# First Greyhound Ambulance - San Diego



## SD7 (Feb 16, 2012)

Anyone heard of this ambulance company in San Diego (specifically, Escondido)?

Firstgreyhound.com/

They are listed as a valid agency by San Diego County, but I was wondering if anyone had more information on them? They are hiring.


----------



## Fish (Feb 16, 2012)

Never Heard, and lame name!


----------



## adamjh3 (Feb 16, 2012)

From what I've heard they are very new. I've seen one of their rigs around. I'd be cautious of a company that names itself so similarly to a bussing company, probably cares more about moolah than patients, though that seems to be a common trend in San Diego

Sent from my DROID X2 using Tapatalk


----------



## ShotMedic (Feb 17, 2012)

i heard there from La area or something. Ive only seen one of their rigs around looks a little weathered...


----------



## SD7 (Feb 17, 2012)

They seem pretty small. Their offices double as a wood/metal working workshop. After some research I figured out that the owners of ideldesigns.com own First Greyhound Ambulance ...


----------



## ShotMedic (Feb 17, 2012)

If your looking for a job i hear Care and Express ambulance are hiring.


----------



## Wiggle (Feb 17, 2012)

ShotMedic said:


> If your looking for a job i hear Care and Express ambulance are hiring.
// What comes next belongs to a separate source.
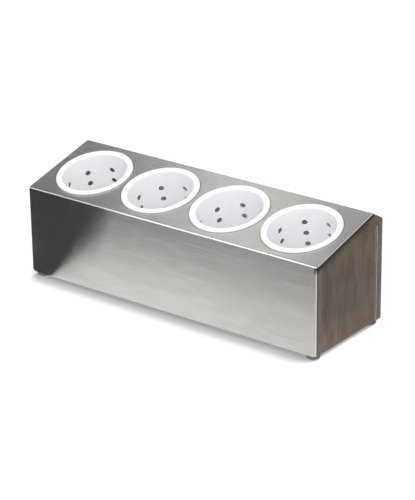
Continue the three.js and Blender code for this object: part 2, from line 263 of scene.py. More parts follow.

Where did you hear from? (I'm looking as well)


----------



## adamjh3 (Feb 17, 2012)

Wiggle said:


> Where did you hear from? (I'm looking as well)



Not to answer for him but I interviewed with express a few weeks ago, (didn't take the job)  so they may still be hiring

Sent from my DROID X2 using Tapatalk


----------



## ShotMedic (Feb 17, 2012)

It was posted on EMSTAs Facebook page. I would also recommend going to EMSTAs pre-employment work shops check out their website


----------



## Monkey (Feb 18, 2012)

Care is probably ramping up staff due to them taking the San Diego Kaiser contract over all to themselves in April, no more sharing I hear.   If you're not very well self diciplined, don't waste your time with Care, you'll be miserable.

Express is under a "re-transformation", regrowing what was lost with new management from what i've been hearing.  Might be a good place to be if you're lookin to grow with a company.


----------



## SD EMT OPS (Feb 21, 2012)

CARE is hiring see thread in EMT employment section.


----------



## Eeyore (Mar 15, 2012)

Monkey said:


> Care is probably ramping up staff due to them taking the San Diego Kaiser contract over all to themselves in April, no more sharing I hear.   If you're not very well self diciplined, don't waste your time with Care, you'll be miserable.
> 
> Express is under a "re-transformation", regrowing what was lost with new management from what i've been hearing.  Might be a good place to be if you're lookin to grow with a company.



Care did resign the Kaiser contract and they are number 1, however there are two other companies that get their overflow.

Express is what I heard, on the way out. They really aren't looking too good. A buddy of mine works there and hates it. But he's only there to get experience to go to R/M. They're making "changes" but he says not for the better.


----------